* BEGIN *

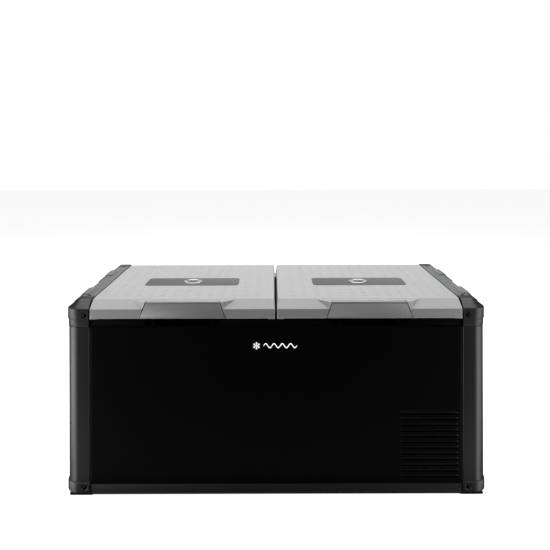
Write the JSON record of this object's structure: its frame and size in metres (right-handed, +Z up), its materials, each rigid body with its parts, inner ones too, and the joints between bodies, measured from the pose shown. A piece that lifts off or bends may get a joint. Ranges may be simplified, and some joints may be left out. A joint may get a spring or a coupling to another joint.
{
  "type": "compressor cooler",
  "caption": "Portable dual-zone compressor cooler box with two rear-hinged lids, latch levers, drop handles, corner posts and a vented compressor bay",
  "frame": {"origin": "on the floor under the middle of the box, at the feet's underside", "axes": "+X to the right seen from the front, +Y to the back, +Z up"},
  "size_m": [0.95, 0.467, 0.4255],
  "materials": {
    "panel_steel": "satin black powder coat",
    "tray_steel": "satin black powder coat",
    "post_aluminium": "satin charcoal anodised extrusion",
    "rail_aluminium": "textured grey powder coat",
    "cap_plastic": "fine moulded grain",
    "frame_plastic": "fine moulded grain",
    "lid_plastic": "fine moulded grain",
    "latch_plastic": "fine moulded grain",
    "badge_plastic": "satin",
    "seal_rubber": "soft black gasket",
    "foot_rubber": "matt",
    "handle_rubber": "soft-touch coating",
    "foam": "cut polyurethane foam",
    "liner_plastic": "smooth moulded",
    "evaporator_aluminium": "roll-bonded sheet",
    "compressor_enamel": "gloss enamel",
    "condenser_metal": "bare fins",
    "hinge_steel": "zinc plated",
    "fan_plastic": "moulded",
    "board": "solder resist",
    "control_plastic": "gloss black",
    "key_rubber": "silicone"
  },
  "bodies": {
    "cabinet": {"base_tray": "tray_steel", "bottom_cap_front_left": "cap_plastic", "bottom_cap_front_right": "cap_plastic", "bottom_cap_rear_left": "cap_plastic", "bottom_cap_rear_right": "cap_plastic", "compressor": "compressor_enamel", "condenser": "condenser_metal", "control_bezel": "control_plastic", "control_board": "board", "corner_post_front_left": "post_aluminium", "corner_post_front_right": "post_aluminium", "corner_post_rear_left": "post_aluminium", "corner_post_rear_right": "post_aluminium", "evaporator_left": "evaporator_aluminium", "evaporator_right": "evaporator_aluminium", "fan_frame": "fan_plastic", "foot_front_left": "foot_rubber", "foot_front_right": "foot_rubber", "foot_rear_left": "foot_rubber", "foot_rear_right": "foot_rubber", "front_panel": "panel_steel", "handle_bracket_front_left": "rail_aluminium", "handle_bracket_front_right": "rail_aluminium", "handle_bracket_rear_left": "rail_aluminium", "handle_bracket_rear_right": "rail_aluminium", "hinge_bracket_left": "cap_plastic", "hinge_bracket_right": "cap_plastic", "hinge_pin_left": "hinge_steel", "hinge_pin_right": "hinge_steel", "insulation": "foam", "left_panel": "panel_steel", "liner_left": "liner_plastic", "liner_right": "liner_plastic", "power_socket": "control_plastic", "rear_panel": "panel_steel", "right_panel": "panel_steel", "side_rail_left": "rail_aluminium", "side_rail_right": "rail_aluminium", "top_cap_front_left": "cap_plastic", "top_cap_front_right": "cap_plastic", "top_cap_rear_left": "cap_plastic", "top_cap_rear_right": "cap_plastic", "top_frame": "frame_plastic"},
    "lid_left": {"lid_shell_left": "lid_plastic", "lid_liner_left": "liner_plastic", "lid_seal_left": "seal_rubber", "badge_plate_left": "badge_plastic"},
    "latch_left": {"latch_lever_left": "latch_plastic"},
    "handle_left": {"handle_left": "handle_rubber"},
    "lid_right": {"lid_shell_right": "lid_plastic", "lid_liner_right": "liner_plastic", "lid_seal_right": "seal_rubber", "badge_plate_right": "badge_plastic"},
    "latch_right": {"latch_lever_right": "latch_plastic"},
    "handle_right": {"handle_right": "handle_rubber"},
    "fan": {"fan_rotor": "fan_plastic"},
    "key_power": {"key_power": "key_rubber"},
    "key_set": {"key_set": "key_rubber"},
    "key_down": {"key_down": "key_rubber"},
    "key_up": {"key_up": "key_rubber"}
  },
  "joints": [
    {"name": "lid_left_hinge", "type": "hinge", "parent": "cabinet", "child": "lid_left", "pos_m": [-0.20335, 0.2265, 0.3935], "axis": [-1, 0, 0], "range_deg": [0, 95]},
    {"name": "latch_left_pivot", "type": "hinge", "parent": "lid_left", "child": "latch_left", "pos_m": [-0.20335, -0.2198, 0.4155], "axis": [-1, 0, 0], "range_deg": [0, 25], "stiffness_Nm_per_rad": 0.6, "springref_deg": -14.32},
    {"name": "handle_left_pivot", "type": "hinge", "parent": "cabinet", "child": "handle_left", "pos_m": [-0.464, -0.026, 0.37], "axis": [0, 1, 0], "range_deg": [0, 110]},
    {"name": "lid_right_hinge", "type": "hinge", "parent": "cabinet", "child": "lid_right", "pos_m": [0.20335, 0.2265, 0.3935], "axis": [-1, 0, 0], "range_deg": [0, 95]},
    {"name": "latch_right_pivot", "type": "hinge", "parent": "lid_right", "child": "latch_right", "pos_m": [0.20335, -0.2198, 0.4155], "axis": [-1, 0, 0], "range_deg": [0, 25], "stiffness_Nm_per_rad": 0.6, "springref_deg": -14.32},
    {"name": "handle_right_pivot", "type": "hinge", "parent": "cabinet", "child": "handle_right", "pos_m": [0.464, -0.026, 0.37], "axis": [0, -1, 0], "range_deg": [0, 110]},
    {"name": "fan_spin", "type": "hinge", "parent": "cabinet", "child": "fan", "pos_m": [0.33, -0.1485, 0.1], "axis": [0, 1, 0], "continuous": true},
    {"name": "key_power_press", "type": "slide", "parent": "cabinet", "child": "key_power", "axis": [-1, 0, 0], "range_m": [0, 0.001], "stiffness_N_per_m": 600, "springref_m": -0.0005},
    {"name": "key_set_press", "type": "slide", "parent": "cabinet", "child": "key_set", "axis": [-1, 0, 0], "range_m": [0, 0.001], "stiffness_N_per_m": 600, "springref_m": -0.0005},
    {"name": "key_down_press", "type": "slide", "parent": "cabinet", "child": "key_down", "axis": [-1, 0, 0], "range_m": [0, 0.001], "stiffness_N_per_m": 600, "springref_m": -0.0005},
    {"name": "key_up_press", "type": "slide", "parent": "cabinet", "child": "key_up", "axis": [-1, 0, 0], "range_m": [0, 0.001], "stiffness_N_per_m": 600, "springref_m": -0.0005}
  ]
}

* END *

- _Instruction_
Recopy the whole listing exactly.

- _Result of the task_
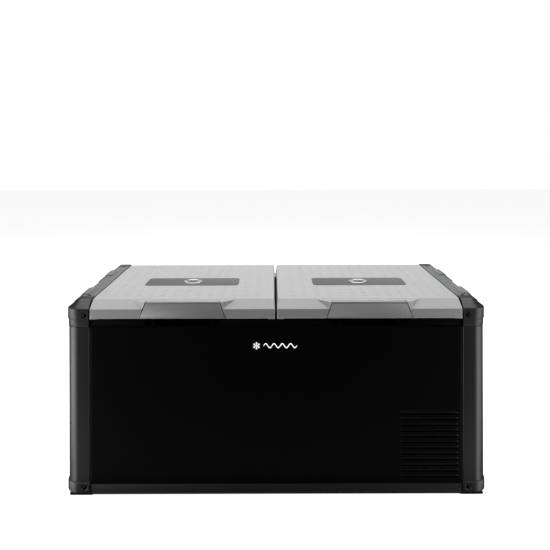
Write the JSON record of this object's structure: its frame and size in metres (right-handed, +Z up), its materials, each rigid body with its parts, inner ones too, and the joints between bodies, measured from the pose shown. A piece that lifts off or bends may get a joint. Ranges may be simplified, and some joints may be left out. A joint may get a spring or a coupling to another joint.
{
  "type": "compressor cooler",
  "caption": "Portable dual-zone compressor cooler box with two rear-hinged lids, latch levers, drop handles, corner posts and a vented compressor bay",
  "frame": {"origin": "on the floor under the middle of the box, at the feet's underside", "axes": "+X to the right seen from the front, +Y to the back, +Z up"},
  "size_m": [0.95, 0.467, 0.4255],
  "materials": {
    "panel_steel": "satin black powder coat",
    "tray_steel": "satin black powder coat",
    "post_aluminium": "satin charcoal anodised extrusion",
    "rail_aluminium": "textured grey powder coat",
    "cap_plastic": "fine moulded grain",
    "frame_plastic": "fine moulded grain",
    "lid_plastic": "fine moulded grain",
    "latch_plastic": "fine moulded grain",
    "badge_plastic": "satin",
    "seal_rubber": "soft black gasket",
    "foot_rubber": "matt",
    "handle_rubber": "soft-touch coating",
    "foam": "cut polyurethane foam",
    "liner_plastic": "smooth moulded",
    "evaporator_aluminium": "roll-bonded sheet",
    "compressor_enamel": "gloss enamel",
    "condenser_metal": "bare fins",
    "hinge_steel": "zinc plated",
    "fan_plastic": "moulded",
    "board": "solder resist",
    "control_plastic": "gloss black",
    "key_rubber": "silicone"
  },
  "bodies": {
    "cabinet": {"base_tray": "tray_steel", "bottom_cap_front_left": "cap_plastic", "bottom_cap_front_right": "cap_plastic", "bottom_cap_rear_left": "cap_plastic", "bottom_cap_rear_right": "cap_plastic", "compressor": "compressor_enamel", "condenser": "condenser_metal", "control_bezel": "control_plastic", "control_board": "board", "corner_post_front_left": "post_aluminium", "corner_post_front_right": "post_aluminium", "corner_post_rear_left": "post_aluminium", "corner_post_rear_right": "post_aluminium", "evaporator_left": "evaporator_aluminium", "evaporator_right": "evaporator_aluminium", "fan_frame": "fan_plastic", "foot_front_left": "foot_rubber", "foot_front_right": "foot_rubber", "foot_rear_left": "foot_rubber", "foot_rear_right": "foot_rubber", "front_panel": "panel_steel", "handle_bracket_front_left": "rail_aluminium", "handle_bracket_front_right": "rail_aluminium", "handle_bracket_rear_left": "rail_aluminium", "handle_bracket_rear_right": "rail_aluminium", "hinge_bracket_left": "cap_plastic", "hinge_bracket_right": "cap_plastic", "hinge_pin_left": "hinge_steel", "hinge_pin_right": "hinge_steel", "insulation": "foam", "left_panel": "panel_steel", "liner_left": "liner_plastic", "liner_right": "liner_plastic", "power_socket": "control_plastic", "rear_panel": "panel_steel", "right_panel": "panel_steel", "side_rail_left": "rail_aluminium", "side_rail_right": "rail_aluminium", "top_cap_front_left": "cap_plastic", "top_cap_front_right": "cap_plastic", "top_cap_rear_left": "cap_plastic", "top_cap_rear_right": "cap_plastic", "top_frame": "frame_plastic"},
    "lid_left": {"lid_shell_left": "lid_plastic", "lid_liner_left": "liner_plastic", "lid_seal_left": "seal_rubber", "badge_plate_left": "badge_plastic"},
    "latch_left": {"latch_lever_left": "latch_plastic"},
    "handle_left": {"handle_left": "handle_rubber"},
    "lid_right": {"lid_shell_right": "lid_plastic", "lid_liner_right": "liner_plastic", "lid_seal_right": "seal_rubber", "badge_plate_right": "badge_plastic"},
    "latch_right": {"latch_lever_right": "latch_plastic"},
    "handle_right": {"handle_right": "handle_rubber"},
    "fan": {"fan_rotor": "fan_plastic"},
    "key_power": {"key_power": "key_rubber"},
    "key_set": {"key_set": "key_rubber"},
    "key_down": {"key_down": "key_rubber"},
    "key_up": {"key_up": "key_rubber"}
  },
  "joints": [
    {"name": "lid_left_hinge", "type": "hinge", "parent": "cabinet", "child": "lid_left", "pos_m": [-0.20335, 0.2265, 0.3935], "axis": [-1, 0, 0], "range_deg": [0, 95]},
    {"name": "latch_left_pivot", "type": "hinge", "parent": "lid_left", "child": "latch_left", "pos_m": [-0.20335, -0.2198, 0.4155], "axis": [-1, 0, 0], "range_deg": [0, 25], "stiffness_Nm_per_rad": 0.6, "springref_deg": -14.32},
    {"name": "handle_left_pivot", "type": "hinge", "parent": "cabinet", "child": "handle_left", "pos_m": [-0.464, -0.026, 0.37], "axis": [0, 1, 0], "range_deg": [0, 110]},
    {"name": "lid_right_hinge", "type": "hinge", "parent": "cabinet", "child": "lid_right", "pos_m": [0.20335, 0.2265, 0.3935], "axis": [-1, 0, 0], "range_deg": [0, 95]},
    {"name": "latch_right_pivot", "type": "hinge", "parent": "lid_right", "child": "latch_right", "pos_m": [0.20335, -0.2198, 0.4155], "axis": [-1, 0, 0], "range_deg": [0, 25], "stiffness_Nm_per_rad": 0.6, "springref_deg": -14.32},
    {"name": "handle_right_pivot", "type": "hinge", "parent": "cabinet", "child": "handle_right", "pos_m": [0.464, -0.026, 0.37], "axis": [0, -1, 0], "range_deg": [0, 110]},
    {"name": "fan_spin", "type": "hinge", "parent": "cabinet", "child": "fan", "pos_m": [0.33, -0.1485, 0.1], "axis": [0, 1, 0], "continuous": true},
    {"name": "key_power_press", "type": "slide", "parent": "cabinet", "child": "key_power", "axis": [-1, 0, 0], "range_m": [0, 0.001], "stiffness_N_per_m": 600, "springref_m": -0.0005},
    {"name": "key_set_press", "type": "slide", "parent": "cabinet", "child": "key_set", "axis": [-1, 0, 0], "range_m": [0, 0.001], "stiffness_N_per_m": 600, "springref_m": -0.0005},
    {"name": "key_down_press", "type": "slide", "parent": "cabinet", "child": "key_down", "axis": [-1, 0, 0], "range_m": [0, 0.001], "stiffness_N_per_m": 600, "springref_m": -0.0005},
    {"name": "key_up_press", "type": "slide", "parent": "cabinet", "child": "key_up", "axis": [-1, 0, 0], "range_m": [0, 0.001], "stiffness_N_per_m": 600, "springref_m": -0.0005}
  ]
}